Epic Confrontation and Chandra’s Outrage aren’t cards I particularly like, but they’re close. Green being the better color gives Epic Confrontation the nod, although I could see taking Zombify or Bloodhunter Bat over either.

Round 4

1. Rancor

2. Magus of the Wheel

3. Epic Confrontation

Rancor is turbo-mega-super-duper dumb. In Magic 2013, knowing to draft Mind Rot or Erase or whatever answer to it your colors offered was a pretty big part of being successful. Those cards just don’t exist in this set, and Rancor solidly fits into the linear Aggro archetype or just turns average draws from average decks into aggressive ones.

Really, my second and third slots should be a discussion of Epic Confrontation versus Ghost Ship, going over how 2/4 flying is huge and the rarity shift from Timeshifted being virtual rare to common is absurd, but so is a common green removal spell that costs two and pumps and wins Morph fights. But I just want to cast Magus of the Wheel. I’m not even sure how it good it is, but it seems like a blast. I want to go full-on Legacy in 2007 and combo people with Unearth and Crimson Mage, or load up after dumping my hand in fifteen-Mountain aggro, or just learn that it was a mistake to pick it and live with a 3/3 for three being in my deck.

1. Rancor

2. Magus of the Wheel

3. Pacifism

Taking Rancor first out of this pack feels pretty easy to me. There are a lot of aggressive cards in this format and this should be great in any aggressive green deck.

Magus of the Wheel is just such a low opportunity cost for access to such a powerful effect. Like, I’m here for the three-mana 3/3, but I appreciate that incidentally having the option to Wheel of Fortune is great, either when I’m in a spot where I just need to do something because I’ll lose otherwise or when I’ve emptied my hand much faster than my opponent.

Pacifism is actually a distant third here, but it’s better than the other cards in the pack. I think this precise order is more clear than this kind of thing usually is, but I could imagine that I’m underrating Magus or overrating Rancor, possibly due to not fully grasping the power of green compared to red in the format, and that those should actually be reversed.

1. Skeletonize

2. Twisted Abomination

3. Epic Confrontation

People have forgotten how good Skeletonize is. I wouldn’t pick it over Murder or anything, but it’s one of the best cards you can have in a controlling deck.

Again, Twisted Abomination is excellent and I would take it over the second tier of removal spells like Epic Confrontation.

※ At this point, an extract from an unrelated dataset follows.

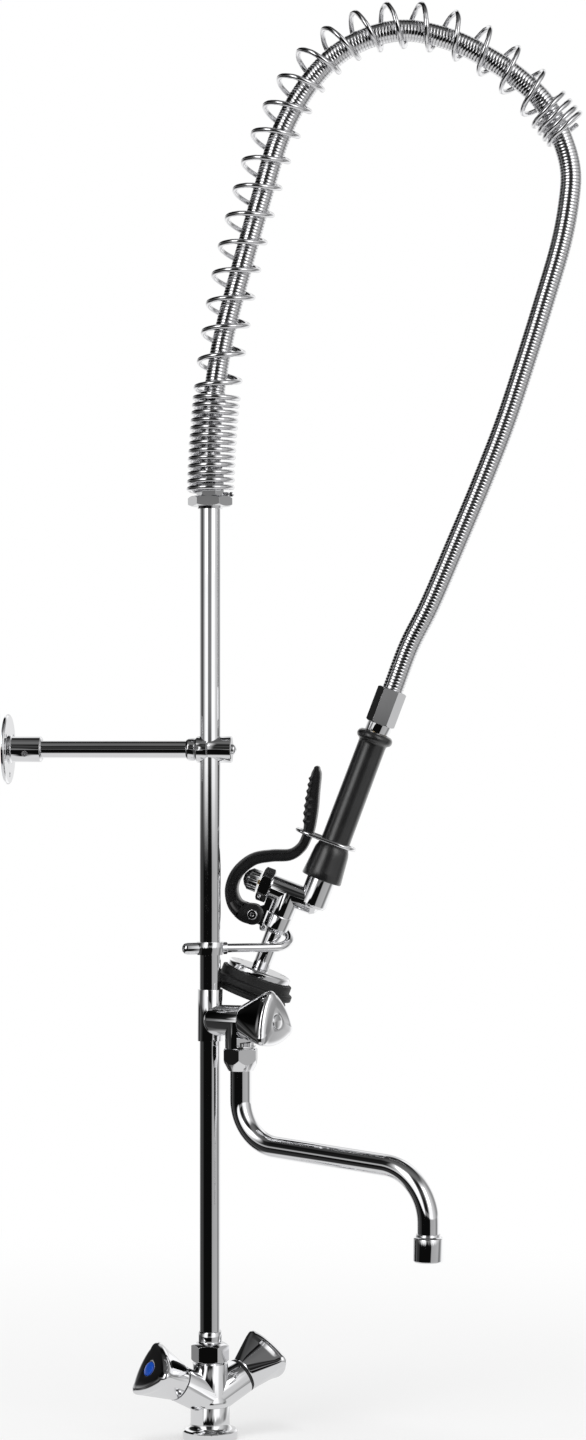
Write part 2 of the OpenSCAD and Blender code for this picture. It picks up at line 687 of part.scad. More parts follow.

Green is doing a little too much of the “ramp and big creatures” thing for me to value Rancor highly. I’m unsure if Epic Confrontation is actually better than Cultivate or not. Your green decks will want some removal, but Cultivate will allow you to splash removal from other colors.

Round 5

1. Rancor

2. Epic Confrontation

3. Sift

I just went over Rancor being quadruple-busted and Epic Confrontation being one of the best common removal, so let’s just talk about the rest of the pack.

Sift is really, really good in Limited. Even if Masters 25 isn’t quite normal Limited, Sift is really good in ways that translate to “Cube with bad cards.” I’ve heard complaints about it not being an instant, but with the countermagic costing two mana, it’s fairly easy to see Turn 6 scenarios where you Sift, play an Island, and oops, that’s UU open and you got to draw cards too. Counterspell might actually be the really busted part, but whatever.

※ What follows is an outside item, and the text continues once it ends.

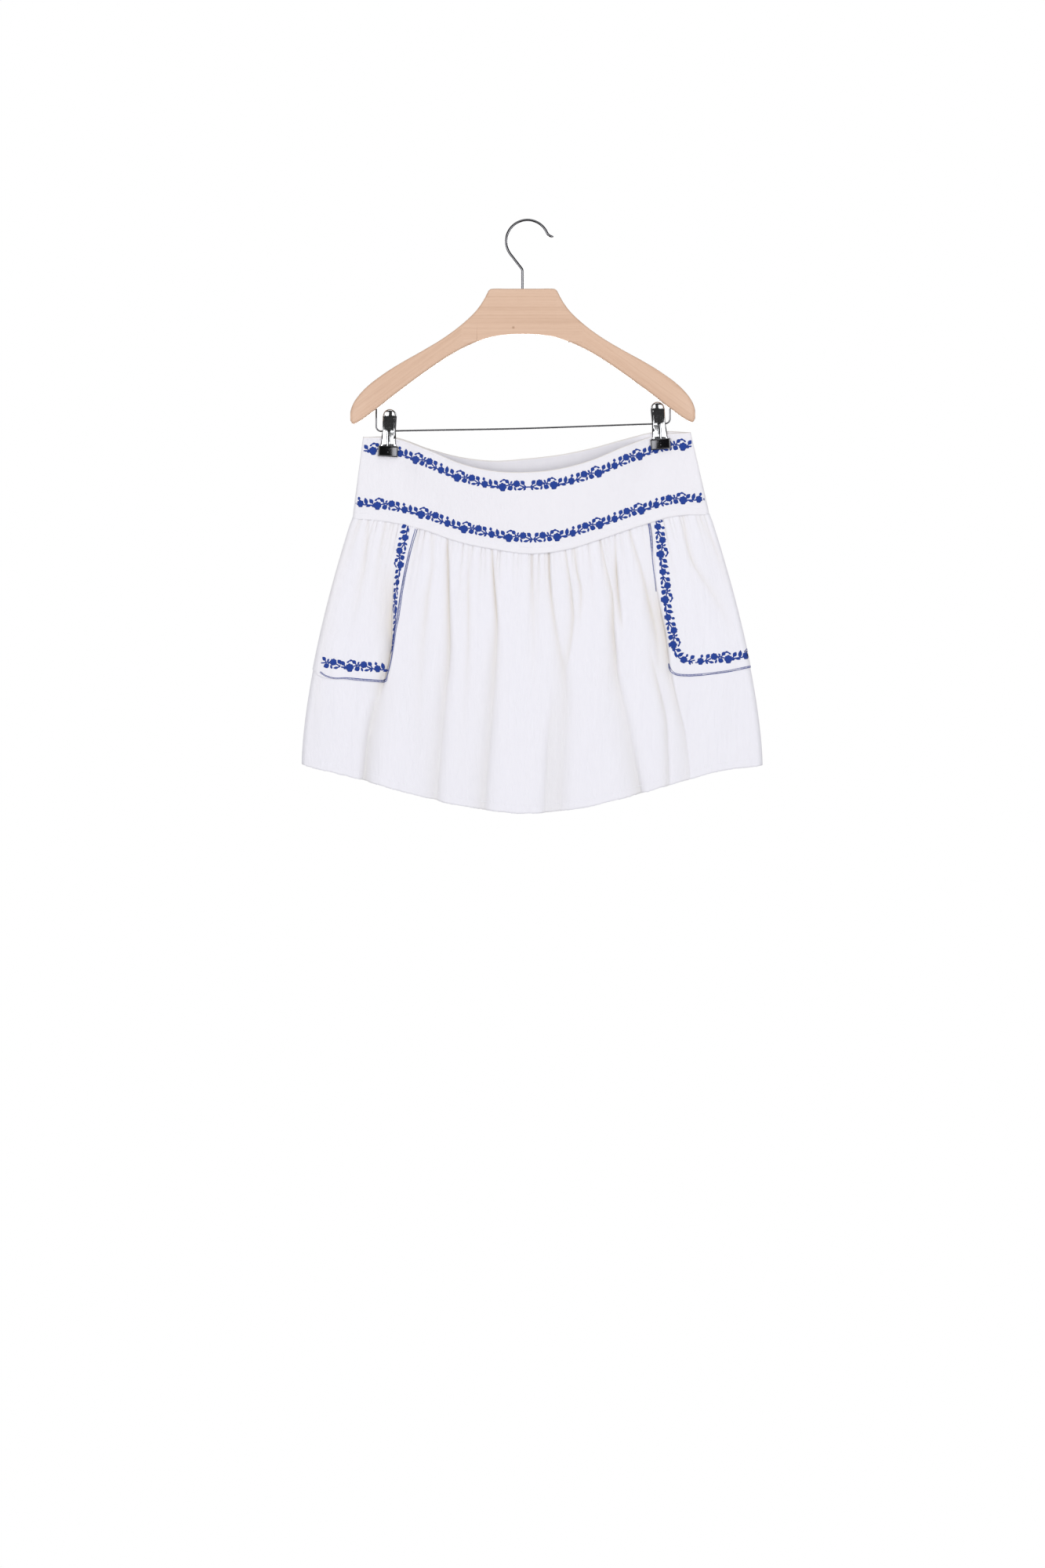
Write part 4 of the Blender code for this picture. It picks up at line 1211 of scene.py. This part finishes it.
ladders = {
    "pocket_left": [
        {"line": [(-141.8, 392.7), (-146.3, 407.7), (-149.8, 420.7), (-153.8, 437.7), (-157.3, 454.7),
                  (-160.8, 474.7), (-165.3, 506.7), (-167.8, 517.7), (-170.3, 537.7), (-173.3, 557.7),
                  (-177.3, 574.7), (-180.8, 587.2), (-192.8, 586.2), (-212.8, 584.7), (-232.8, 582.7),
                  (-244.8, 583.2), (-252.8, 581.7), (-259.8, 578.7), (-265, 574.2)],
         "narrowing": [(0, 1), (115, 1), (127, 0.8), (147, 0.45), (165, 0.35), (190, 0.35), (198, 1),
                       (240, 0.9), (255, 0.6), (290, 0.6)]},
    ],
    "pocket_right": [
        {"line": [(153.7, 379.7), (156.2, 389.7), (157.7, 402.7), (158.7, 412.7), (159.2, 427.7),
                  (160.7, 442.7), (162.7, 457.7), (164.2, 472.7)],
         "narrowing": [(0, 1), (34, 1), (44, 0.4), (100, 0.3)]},
        {"line": [(180.1, 564), (181.2, 569.7), (184.2, 574.7), (189.2, 577.7), (195.2, 578.7),
                  (207.2, 579.2), (227.2, 577.7), (257.2, 573.7), (285, 567.7)],
         "narrowing": [(0, 0.4), (6, 0.85), (300, 0.85)]},
    ],
}
ladderForm = {
    "width": 2.4 * mm,
    "pitch": 1.27 * mm,
    "slant": 0.25 * mm,
    "rails": (0.85 * mm, 0.55 * mm),
    "railStep": 1.6 * mm,
    "rung": 0.60 * mm,
}


def pocketGround(node):
    return Ground(pocketPieces[node], skirtPieces["skirt_front"])


def embroiderPocket(node):
    ground = pocketGround(node)
    thread = Thread(f"vine_{node}")
    for strip in pocketStrips[node]:
        band = FaceBand(ground, strip, 4)
        for k in range(4):
            start = band.spare + (strip["flower"] + k * vine["repeat"]) * mm
            stitchVine(thread, band, start, -1, pockets[node]["way"], band.spare, band.length - band.spare)
    thread.build(blueThread, "thread")


def stitchLadder(node):
    # Two rails and their rungs along the pocket's edge, drawn together where a fold nearly hides them
    thread, half = Thread(f"ladder_{node}"), ladderForm["width"] / 2
    for ladder in ladders[node]:
        band = FaceBand(pocketGround(node), ladder, 1)
        low, high = band.spare, band.length - band.spare
        alongs = np.arange(low, high, ladderForm["railStep"])
        for aside, rail in zip((-half, half), ladderForm["rails"]):
            for k in range(0, len(alongs) - 1, 8):
                run = [(along, aside) for along in alongs[k:k + 9]]
                thread.add(band, strandRings(run, rail), 0.0, 1, 0.0, 1)
        for along in np.arange(low, high, ladderForm["pitch"]):
            rung = [(along, -half), (along + ladderForm["slant"], half)]
            thread.add(band, strandRings(rung, ladderForm["rung"]), 0.0, 1, 0.0, 1)
    thread.build(blueThread, "thread")


for node in pocketStrips:
    embroiderPocket(node)
    stitchLadder(node)
print("pockets embroidered")


# White topstitching beside the yoke's edges and above the hem

topstitch = {
    "length": 2.3 * mm,
    "pitch": 3.1 * mm,
    "width": 0.45 * mm,
    "startGap": 1.0 * mm,
    "endGap": 3.0 * mm,
    "hem": 0.0100,                        # above the hem's edge
}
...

My fourth pick would probably be Ash Barrens. There’s just so many things to splash and this does them all.

Animar, Soul of Elements reads a lot like a disappointing cards. The specific sequencing, color requirements, and medium payoff don’t seem like a Limited card to me, though you can loop Man-o’-War the same way you loop Whitemane Lion. That said I could easily be underestimating double protection, making the baseline of this card “unkillable thing that eventually rolls you over” like Algae Gharial was, so prove me wrong.

1. Rancor

2. Animar, Soul of Elements

3. Deadly Designs

If I’m taking Rancor over Magus of the Wheel, I’m definitely taking Rancor over Animar, Soul of Elements. I understand that that might not be obvious, because comparing Animar or Magus of the Wheel isn’t crystal-clear or anything, but while I don’t care about Prossh being three-color, with Animar, it matters a lot more, since it’s a lot harder to fix your mana for Turn 3 than it is to fix it for Turn 6. With Animar, I’m mostly here for protection from two colors, which can steal a lot of games.

Deadly Designs is well behind the other two, but I think I still like it over Epic Confrontation or Chandra’s Outrage because the effect is so powerful, but this is a card I could definitely be overestimating.

Throughout this, I’ve basically ignored every common creature, and I stand by that. This format is extremely low-synergy, so everything basically just breaks down to fundamentals, and that means you want to start with bombs and removal, so that’s what I’ve done, and all of these packs have cooperated.

1. Epic Confrontation

2. Chandra’s Outrage

3. Bloodhunter Bat

Maybe Sift is much better than I’m giving it credit for, or at least more important for the blue or green archetypes than I think. Either way, it shouldn’t be too difficult to pick up a copy if you really need it.

Animar, Soul of Elements can be great, but I wouldn’t move in on something with its color requirements unless it was always a bomb.

Other than those cards, the top three cards in this pack all seem pretty straightforward. Take reasonable removal spells and then reasonable creatures.